Activists emblazoned the words “Fire this Man” on posters below an unflattering close-up of DeMarco, his eyebrows raised and mouth open. And in September, they held a pizza party on the front lawn of the home where he and his wife, Garland, an accountant, raised their four children, delivering an oversize pink slip to the mailbox.

“They’ve been questioning his motivations in a way that I think is extremely unfair,” said Ted Gayer, co-director of the Economic Studies program at the Brookings Institution in Washington. “He’s this unassuming guy who just worked his way through the bureaucracy and found himself here at the focal point of a very intense debate.”

DeMarco’s reaction has been stoic, both publicly and, acquaintances say, in private. “I well understand that housing finance in general and those two companies in particular attract a great deal of political interest, and understandably so,” DeMarco said. “The approach we take here is we try very hard to be apolitical about it.”

DeMarco’s future will remain unclear until after Tuesday’s presidential election. Republican nominee Mitt Romney hasn’t weighed in on the direction of the FHFA.

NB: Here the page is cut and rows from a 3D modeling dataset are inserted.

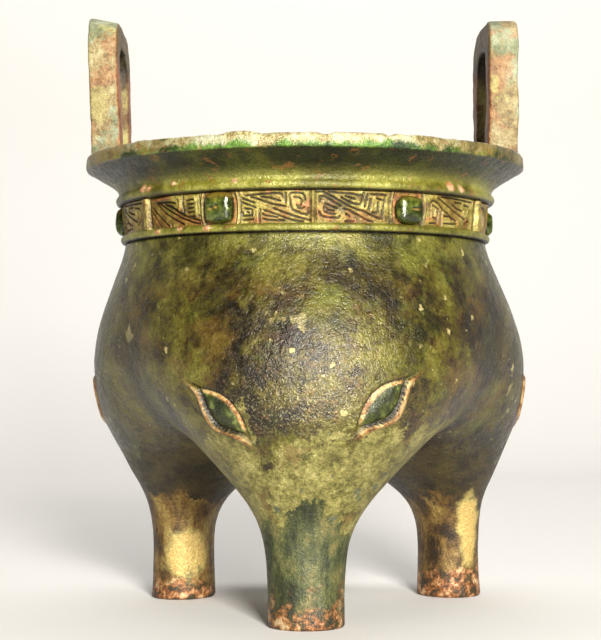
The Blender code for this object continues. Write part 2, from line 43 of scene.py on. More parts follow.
# Every shape below is worked out in millimetres from the rim's centre, the front being -Y.
bodyShape = {
    # height, lobe centre's distance from the axis, half width, radial share of that width
    "sections": (
        (150, 0, 67.5, 1), (134, 0, 67.5, 1), (126, 5, 66.3, 1), (118, 10.5, 65.3, 1),
        (110, 16, 64.1, 1), (100, 22, 62.4, 1), (90, 27.5, 59.7, 0.99), (80, 32.5, 55.5, 0.98),
        (70, 38, 48.2, 0.99), (62, 43, 40, 0.99), (55, 48, 32.8, 0.95), (48, 52.5, 26.2, 0.90),
        (42, 55, 20.8, 0.82), (36, 56.5, 17, 0.77), (28, 57, 14.4, 0.78), (18, 57, 13.4, 0.83),
        (8, 57, 13.1, 0.88), (0, 57.3, 13.3, 0.92),
    ),
    "insideSections": (
        (150, 0, 63.9, 1), (134, 0, 63.9, 1), (126, 5, 62.7, 1), (118, 10.5, 61.6, 1),
        (110, 16, 60.3, 1), (100, 22, 58.5, 1), (90, 27.8, 55.4, 1), (80, 33.2, 50.4, 1),
        (70, 39.3, 42.4, 1), (62, 44.8, 33, 1), (56, 48.5, 23, 1), (51, 50.5, 13, 1),
        (47, 51.5, 3, 1), (40, 52, -16, 1),
    ),
    "smoothing": 3,
    # belly direction, foot direction (degrees), belly reach, foot reach
    "lobes": ((-86.5, -90, 1, 1), (29.5, 25.5, 1.015, 1.08), (148, 154, 0.935, 0.93)),
    "belly": 90,
    "ankle": 20,
    "cleftBlend": 8,
    "cleftShare": 0.30,
    "top": 136.8,
    "seamRows": (0.8, 1.2, 1.5, 1.8, 2.1, 2.5),  # below the top, where the lower bead meets the body
    "lowestRing": 66,
    "legTop": 35,
    "wideStep": 1.5,  # degrees between columns away from the eyes
    "closeStep": 0.36,  # and across an eye
    "unevenness": 0.17,
    # front lobe's crust: sideways from its middle, height of the crust's upper edge
    "crustTop": ((-60, 64), (-36, 66), (-27, 70), (-23.5, 79), (-20.5, 80), (-17.5, 66), (-12, 57),
                 (-7, 60), (0, 64), (8, 66), (20, 66), (30, 70), (60, 70)),
    "crustFoot": 44,
    "crustFall": 0.75,
}


def smoothForm(rows):
    table = np.array(rows[::-1], float)
    heights = np.arange(-20, 170, 0.5)
    spread = bodyShape["smoothing"]
    reach = np.arange(-4 * spread, 4 * spread + 0.25, 0.5)
    bell = np.exp(-0.5 * (reach / spread) ** 2)
    bell /= bell.sum()
    columns = []
    for column in (1, 2, 3):
        raw = np.interp(heights, table[:, 0], table[:, column])
        padded = np.pad(raw, len(bell) // 2, mode="edge")
        columns.append(np.convolve(padded, bell, "valid"))
    return {"heights": heights, "columns": columns}


outside = smoothForm(bodyShape["sections"])
inside = smoothForm(bodyShape["insideSections"])


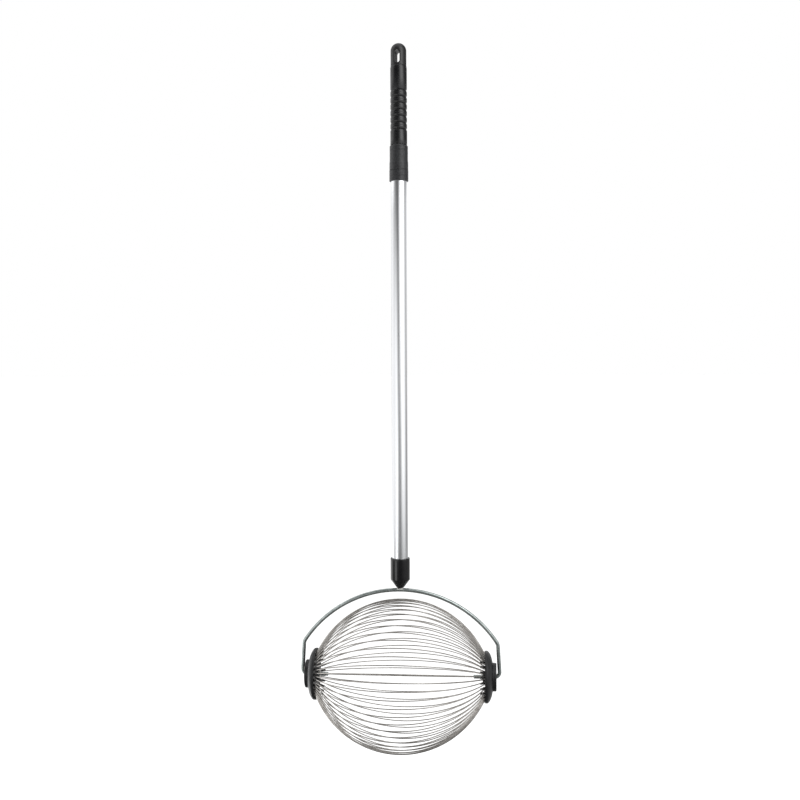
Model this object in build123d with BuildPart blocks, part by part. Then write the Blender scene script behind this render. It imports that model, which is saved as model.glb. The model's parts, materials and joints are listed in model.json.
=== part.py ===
from build123d import *
import math
import os

# Rolling gatherer for nuts, windfalls and balls: a wire cage that spins in a bent rod bail on a
# telescopic pole. The pole runs up +Z and the cage turns about an axle along X. The origin is on
# the ground straight under the middle of the cage. Millimetres.

# ---------------------------------------------------------------- driving dimensions
# Radial gaps of the fits
PRESSED = 0.01
SNUG = 0.02
RUNNING_CLEARANCE = 0.05

# Cage
CAGE_RADIUS = 120.0            # to the outside of the wires at the middle
WIRE_DIAMETER = 1.6
WIRE_COUNT = 58
WIRES_PER_GROUP = 10           # the wires are written in groups round the cage
CAGE_TURN = 0.8                # where the first wire stands past the top, in wire steps
WIRE_ROOT_RADIUS = 38.0        # where the wires enter the hubs
WIRE_BEND = 4.0                # bend radius at a wire's root
WIRE_HOLE_DIAMETER = 1.8
WIRE_TAIL = 3.2                # straight end held in the hub

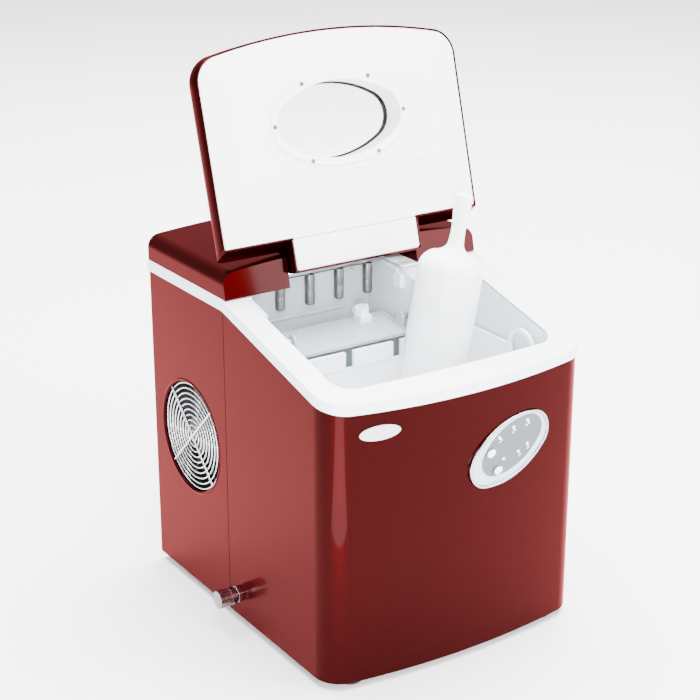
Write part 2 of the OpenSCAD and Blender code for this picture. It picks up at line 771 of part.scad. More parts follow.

If Obama wins, there’s a good chance DeMarco will remain in his acting position. Obama would probably want to put his own appointee in DeMarco’s place, yet Republicans would probably continue to block a nominee. Obama could name an FHFA director during a congressional recess, though it’s unclear whether he’s willing to face the political blow-back.

DeMarco has no plans to leave.

“My approach from the beginning has been, as long as I’ve been asked to have this responsibility, to carry it out in the best way I can,” he said. “I always envisioned myself as a career official, and I still am a career official.”